Writings devoted to exploring the joys and difficulties of practice, of sangha, and to that most important endeavor of all: learning to care as deeply as possible.

Wednesday, October 5, 2011

On Not Writing



A few weeks, two posts.  It would seem I don’t care too much about the blog, but this is not true.  Tonight, listening to falls first rain, just having fully healed from a week of illness, I reflect on why I haven’t written.  It goes deep.  What is it that keeps me from doing?  Something keeps me from everything from zazen to cooking nice meals for myself and others to working on school projects.  All that I know is that I have trouble doing, in general, and that I have not written because of this more general problem.

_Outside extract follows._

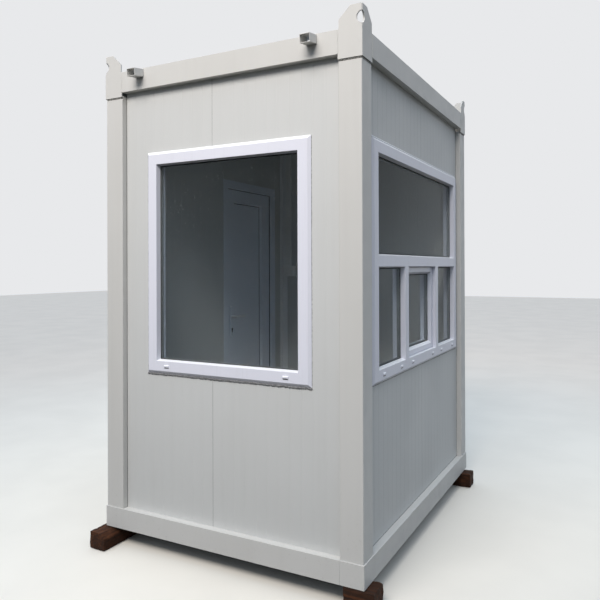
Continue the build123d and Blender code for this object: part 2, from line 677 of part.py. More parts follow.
# Drain caps on the lower rails: two on the front window, and two under each
# lower light of the ticket window
front_caps = [shift * (FRONT_WINDOW_WIDTH / 2 - CAP_INSET) for shift in (-1, 1)]
ticket_caps = []
for centre, width in (
    (-side_light_shift, side_light_width),
    (0, SASH_LIGHT_WIDTH),
    (side_light_shift, side_light_width),
):
    for sign in (-1, 1):
        ticket_caps.append(ticket_shift + centre + sign * (width / 2 - CAP_INSET + PROFILE_FACE))
with BuildPart() as drain_caps:
    for wall_plane, cap_places in ((front_plane, front_caps), (right_plane, ticket_caps)):
        with BuildSketch(wall_plane.offset(PROFILE_PROUD)):
            with Locations([(place, SILL_HEIGHT + CAP_RISE) for place in cap_places]):
                Rectangle(CAP_WIDTH, CAP_HEIGHT)
        extrude(amount=CAP_DEPTH)
    chamfer(drain_caps.faces().sort_by(Axis.Y)[:2].edges(), length=CAP_BEVEL)
    chamfer(drain_caps.faces().sort_by(Axis.X)[-6:].edges(), length=CAP_BEVEL)
save(drain_caps, "window_drain_caps")

# Door frame: jambs and head with a rebate for the leaf, open at the bottom.
# Local Z is measured outwards from the wall's inner face.
door_plane = left_plane.offset(-WALL_THICK)
frame_inner = WALL_THICK + DOOR_FRAME_PROUD - DOOR_FRAME_DEPTH
rebate_start = frame_inner + DOOR_LIP
frame_outer = WALL_THICK + DOOR_FRAME_PROUD
rebate_inset = DOOR_JAMB - DOOR_REBATE
with BuildPart() as door_frame:
    with BuildSketch(door_plane.offset(frame_inner)):
        with Locations((-door_y, floor_top)):
            Rectangle(DOOR_WIDTH, DOOR_HEIGHT, align=BOTTOM_MIDDLE)
            Rectangle(
                DOOR_WIDTH - 2 * DOOR_JAMB,
                DOOR_HEIGHT - DOOR_JAMB,
                align=BOTTOM_MIDDLE,
                mode=Mode.SUBTRACT,
            )
    extrude(amount=DOOR_FRAME_DEPTH)
    with BuildSketch(door_plane.offset(rebate_start)):
        with Locations((-door_y, floor_top)):
            Rectangle(DOOR_WIDTH - 2 * rebate_inset, DOOR_HEIGHT - rebate_inset, align=BOTTOM_MIDDLE)
    extrude(amount=frame_outer - rebate_start, mode=Mode.SUBTRACT)
save(door_frame, "door_frame")

# Threshold: aluminium sill between the jambs
with BuildPart() as door_threshold:
    with BuildSketch(door_plane.offset(frame_inner)):
        with Locations((-door_y, floor_top)):
            Rectangle(DOOR_WIDTH - 2 * DOOR_JAMB, THRESHOLD_HEIGHT, align=BOTTOM_MIDDLE)
    extrude(amount=DOOR_LIP)
    with BuildSketch(door_plane.offset(rebate_start)):
        with Locations((-door_y, floor_top)):
            Rectangle(DOOR_WIDTH - 2 * rebate_inset, THRESHOLD_HEIGHT, align=BOTTOM_MIDDLE)
    extrude(amount=frame_outer - rebate_start)
save(door_threshold, "door_threshold")

# Door leaf: stiles and rails with a lapping flange on the outside
leaf_inner = rebate_start + LEAF_BACK_GAP
leaf_outer = leaf_inner + LEAF_THICK
leaf_width = DOOR_WIDTH - 2 * rebate_inset - 2 * LEAF_SIDE_GAP
leaf_bottom = floor_top + THRESHOLD_HEIGHT + LEAF_BOTTOM_GAP
leaf_top = door_top - rebate_inset - LEAF_SIDE_GAP
leaf_height = leaf_top - leaf_bottom
lap_reach = LEAF_SIDE_GAP + LEAF_LAP
field_width = leaf_width - 2 * STILE_FACE
field_height = leaf_height - STILE_FACE - TOP_RAIL_FACE
field_middle = leaf_bottom + STILE_FACE + field_height / 2
field_depth = (LEAF_THICK - INFILL_THICK) / 2
bead_taper = degrees(atan2(BEAD_SLOPE, field_depth))
infill_width = field_width - 2 * BEAD_SLOPE + 2 * INFILL_EDGE
infill_height = field_height - 2 * BEAD_SLOPE + 2 * INFILL_EDGE
handle_local = -(door_y - leaf_width / 2 + HANDLE_INSET)
spindle_bore = (sqrt(2)) * SPINDLE_SIDE / 2 + SPINDLE_PLAY
lock_height = HANDLE_HEIGHT - LOCK_DROP
with BuildPart() as door_leaf:
    with BuildSketch(door_plane.offset(leaf_inner)):
        with Locations((-door_y, leaf_bottom)):
            Rectangle(leaf_width, leaf_height, align=BOTTOM_MIDDLE)
    extrude(amount=LEAF_THICK - LEAF_LAP_THICK)
    with BuildSketch(door_plane.offset(leaf_outer - LEAF_LAP_THICK)):
        with Locations((-door_y, leaf_bottom)):
            Rectangle(leaf_width + 2 * lap_reach, leaf_height + lap_reach, align=BOTTOM_MIDDLE)
    extrude(amount=LEAF_LAP_THICK)
    for start, inwards in ((leaf_outer, -1), (leaf_inner, 1)):
        with BuildSketch(door_plane.offset(start)):
            with Locations((-door_y, field_middle)):
                Rectangle(field_width, field_height)
        extrude(amount=inwards * field_depth, taper=bead_taper, mode=Mode.SUBTRACT)
    with BuildSketch(door_plane.offset(leaf_inner + field_depth)):
        with Locations((-door_y, field_middle)):
            Rectangle(infill_width, infill_height)
    extrude(amount=INFILL_THICK, mode=Mode.SUBTRACT)
    with BuildSketch(door_plane.offset(leaf_inner)):
        with Locations((handle_local, HANDLE_HEIGHT)):
            Circle(spindle_bore)
        with Locations((handle_local, lock_height)):
            Circle(CYLINDER_RADIUS)
            Rectangle(CYLINDER_WEB, CYLINDER_DROP, align=(Align.CENTER, Align.MAX))
    extrude(amount=LEAF_THICK, mode=Mode.SUBTRACT)
save(door_leaf, "door_leaf")

# Door infill: flat sandwich board held in the leaf's groove
with BuildPart() as door_infill:
    with BuildSketch(door_plane.offset(leaf_inner + field_depth)):
        with Locations((-door_y, field_middle)):
            Rectangle(infill_width, infill_height)
    extrude(amount=INFILL_THICK)
save(door_infill, "door_infill_panel")

# Hinges: the frame carries two knuckles and the pin, the leaf the middle
# knuckle with its wing
hinge_local = -(door_y + leaf_width / 2 + lap_reach + HINGE_SIDE)
hinge_depth = leaf_outer + HINGE_OUT
hinge_step = (leaf_height - 2 * HINGE_END) / (HINGE_COUNT - 1)
hinge_heights = [leaf_bottom + HINGE_END + step * hinge_step for step in range(HINGE_COUNT)]
hinge_half = HINGE_LEAF_KNUCKLE / 2 + HINGE_PLAY + HINGE_KNUCKLE
hinge_origin = door_plane.from_local_coords((hinge_local, 0, hinge_depth))
with BuildPart() as frame_hinges:
    for hinge_height in hinge_heights:
        with BuildSketch(door_plane.offset(frame_outer)):
            with Locations((hinge_local, hinge_height)):
                Rectangle(HINGE_BLOCK, 2 * hinge_half)
        extrude(amount=hinge_depth - frame_outer)
        with BuildSketch(Plane(origin=hinge_origin).offset(hinge_height - hinge_half)):
            Circle(HINGE_RADIUS)
        extrude(amount=2 * hinge_half)
        with BuildSketch(Plane(origin=hinge_origin).offset(hinge_height - HINGE_LEAF_KNUCKLE / 2 - HINGE_PLAY)):
            Rectangle(4 * HINGE_RADIUS, 4 * HINGE_RADIUS)
            Circle(HINGE_PIN, mode=Mode.SUBTRACT)
        extrude(amount=HINGE_LEAF_KNUCKLE + 2 * HINGE_PLAY, mode=Mode.SUBTRACT)
        with BuildSketch(door_plane.offset(frame_outer)):
            with Locations((hinge_local, hinge_height)):
                Rectangle(HINGE_FOOT, 2 * hinge_half)
        extrude(amount=HINGE_PLATE)
save(frame_hinges, "door_hinges_frame_side")

with BuildPart() as leaf_hinges:
    for hinge_height in hinge_heights:
        knuckle_plane = Plane(origin=hinge_origin).offset(hinge_height - HINGE_LEAF_KNUCKLE / 2)
        with BuildSketch(knuckle_plane):
            Circle(HINGE_RADIUS)
        extrude(amount=HINGE_LEAF_KNUCKLE)
        with BuildSketch(door_plane.offset(leaf_outer)):
            with Locations((hinge_local, hinge_height)):
                Rectangle(HINGE_WING, HINGE_LEAF_KNUCKLE, align=(Align.MIN, Align.CENTER))
        extrude(amount=HINGE_PLATE)
        with BuildSketch(knuckle_plane):
            Circle(HINGE_PIN + HINGE_PLAY)
        extrude(amount=HINGE_LEAF_KNUCKLE, mode=Mode.SUBTRACT)
save(leaf_hinges, "door_hinges_leaf_side")

# Handle plates: one on each face of the leaf
neck_bore = LEVER_RADIUS + LEVER_PLAY
with BuildPart() as handle_plates:
    for start, outwards in ((leaf_outer, 1), (leaf_inner, -1)):
        with BuildSketch(door_plane.offset(start)):
            with Locations((handle_local, HANDLE_HEIGHT - PLATE_DROP)):
                RectangleRounded(PLATE_WIDTH, PLATE_LENGTH, PLATE_WIDTH / 2 - PLATE_EDGE)
        extrude(amount=outwards * PLATE_THICK)
    chamfer(handle_plates.faces().sort_by(Axis.X)[0].edges(), length=PLATE_EDGE)
    chamfer(handle_plates.faces().sort_by(Axis.X)[-1].edges(), length=PLATE_EDGE)
    with BuildSketch(door_plane.offset(leaf_inner - PLATE_THICK)):
        with Locations((handle_local, HANDLE_HEIGHT)):
            Circle(neck_bore)
        with Locations((handle_local, lock_height)):
            Circle(CYLINDER_RADIUS)
            Rectangle(CYLINDER_WEB, CYLINDER_DROP, align=(Align.CENTER, Align.MAX))
    extrude(amount=LEAF_THICK + 2 * PLATE_THICK, mode=Mode.SUBTRACT)
save(handle_plates, "door_handle_plates")

# Lock cylinder: passes through the leaf and both plates
with BuildPart() as lock_cylinder:
    with BuildSketch(door_plane.offset(leaf_inner - PLATE_THICK - CYLINDER_PROUD)):
        with Locations((handle_local, lock_height)):
            Circle(CYLINDER_RADIUS)
            Rectangle(CYLINDER_WEB, CYLINDER_DROP, align=(Align.CENTER, Align.MAX))
    extrude(amount=LEAF_THICK + 2 * PLATE_THICK + 2 * CYLINDER_PROUD)
save(lock_cylinder, "door_lock_cylinder")

# Lever handle: two mitred levers on one square spindle. On the lever plane X
# points outwards and Y towards the hinges.
lever_origin = door_plane.from_local_coords((handle_local, HANDLE_HEIGHT, 0))
lever_plane = Plane(origin=lever_origin, x_dir=(-1, 0, 0), z_dir=(0, 0, -1))
with BuildPart() as door_handle:
    for start, outwards in ((leaf_outer, 1), (leaf_inner, -1)):
        neck_start = start + outwards * LEVER_PLAY
        neck_end = start + outwards * NECK_REACH
        with BuildLine(lever_plane) as lever_line:
            Polyline((neck_start, 0), (neck_end, 0), (neck_end, LEVER_LENGTH))
        with BuildSketch(Plane(origin=lever_line.line @ 0, z_dir=lever_line.line % 0)):
            Circle(LEVER_RADIUS)
        sweep(path=lever_line.line, transition=Transition.RIGHT)
    chamfer(door_handle.faces().sort_by(Axis.Y)[-2:].edges(), length=LEVER_END)
    with BuildSketch(door_plane.offset(leaf_inner - LEVER_PLAY)):
        with Locations((handle_local, HANDLE_HEIGHT)):
            Rectangle(SPINDLE_SIDE, SPINDLE_SIDE)
    extrude(amount=LEAF_THICK + 2 * LEVER_PLAY)
save(door_handle, "door_handle")

# Corner trims: angles over the wall joints inside the room
with BuildPart() as corner_trims:
    for corner in CORNERS:
        with BuildSketch(corner_plane(corner, wall_inset, deck_top)):
            Rectangle(TRIM_LEG, TRIM_THICK, align=BOTTOM_LEFT)
            Rectangle(TRIM_THICK, TRIM_LEG, align=BOTTOM_LEFT)
        extrude(amount=ceiling_bottom - deck_top)
save(corner_trims, "interior_corner_trims")

# Light switch: box, rocker and a cable duct up to the ceiling, on the back
# wall beside the door
box_left = -inside_x + TRIM_LEG
inner_back_plane = Plane(origin=(box_left, inside_y, BOX_BOTTOM), x_dir=(1, 0, 0), z_dir=(0, -1, 0))
with BuildPart() as switch_box:
    with BuildSketch(inner_back_plane):
        Rectangle(BOX_WIDTH, BOX_HEIGHT, align=BOTTOM_LEFT)
    extrude(amount=BOX_DEPTH)
    fillet(switch_box.faces().sort_by(Axis.Y)[0].edges(), radius=BOX_EDGE)
    with BuildSketch(inner_back_plane.offset(BOX_DEPTH)):
        with Locations((BOX_WIDTH / 2, BOX_HEIGHT / 2)):
            Rectangle(ROCKER_WIDTH, ROCKER_HEIGHT)
    extrude(amount=ROCKER_DEPTH)
    with BuildSketch(inner_back_plane):
        with Locations((0, BOX_HEIGHT)):
            Rectangle(DUCT_WIDTH, ceiling_bottom - BOX_BOTTOM - BOX_HEIGHT, align=BOTTOM_LEFT)
    extrude(amount=DUCT_DEPTH)
save(switch_box, "light_switch")
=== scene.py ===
"""The looks of the ticket office container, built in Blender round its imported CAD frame."""

import logging
import math
import random
from dataclasses import dataclass
from enum import Enum
from typing import Callable, Iterable

import bmesh
import bpy
from mathutils import Matrix, Vector


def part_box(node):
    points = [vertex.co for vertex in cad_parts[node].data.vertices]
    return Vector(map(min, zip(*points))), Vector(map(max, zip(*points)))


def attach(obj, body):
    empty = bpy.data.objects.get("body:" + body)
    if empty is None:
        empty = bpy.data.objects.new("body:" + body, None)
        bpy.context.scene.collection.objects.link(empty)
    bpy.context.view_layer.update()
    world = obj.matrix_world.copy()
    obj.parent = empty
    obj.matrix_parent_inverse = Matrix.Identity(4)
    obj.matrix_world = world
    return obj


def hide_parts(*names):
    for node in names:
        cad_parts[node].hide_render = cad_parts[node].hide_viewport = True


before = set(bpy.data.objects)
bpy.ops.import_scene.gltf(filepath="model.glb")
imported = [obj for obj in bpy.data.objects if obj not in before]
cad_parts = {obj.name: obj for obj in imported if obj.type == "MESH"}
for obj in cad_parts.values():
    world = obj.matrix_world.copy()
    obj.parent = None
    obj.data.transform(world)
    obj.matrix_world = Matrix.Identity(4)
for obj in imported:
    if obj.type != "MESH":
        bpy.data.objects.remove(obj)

log = logging.getLogger("container")
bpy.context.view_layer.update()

Span = tuple[float, float]
Point = tuple[float, float, float]
Box = tuple[Point, Point]
Light = tuple[float, float, float, float]
Colour = tuple[float, float, float]
Socket = bpy.types.NodeSocket
Piece = bpy.types.Object

CORNERS = {"front_left": (-1, -1), "front_right": (1, -1), "back_right": (1, 1), "back_left": (-1, 1)}

# A face looks along an axis from FACING on, and lies flush with its sheet from FLUSH on.
FACING = 0.9
FLUSH = 0.99
# A point that is nearer to a plane than this lies on it.
ON_PLANE = 0.000002


class Body(Enum):
    """The bodies that the pieces ride on."""

    CONTAINER = "container"
    DOOR = "door"
    HANDLE = "handle"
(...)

I also know this:  When I do succeed at sitting zazen regularly, then it becomes easy to do, to act.  I am curious about why I have trouble acting when I do not sit zazen, and why actions flow effortlessly from me when I do sit zazen. 

I also know that, for me, there is some important relationship between my writing and zazen.  I would like to explore that.  I feel as if writing helps me let go.  Writing actually helps me not be intellectual.  I find that I only feel intellectual when I have not given something my full consideration.  When I give something my full consideration, I just enjoy it and am present with it, I don’t want anything from it.  What I take the time to consider will find a peaceful place in my body, what I do not consider will stay thrashing around on the surface of my mind – in that intellectual place.   So the intellectual feeling, for me, is actually a state of not thinking well, of chatter but not of consideration.  Writing helps me let go of being intellectual, and gives me the freedom to be calm…

Writing and zazen: both help me to process and make peace with the enormous amount of activity in my mind. I think I have trouble acting when loads of unprocessed material pile up, so that is why I have not written!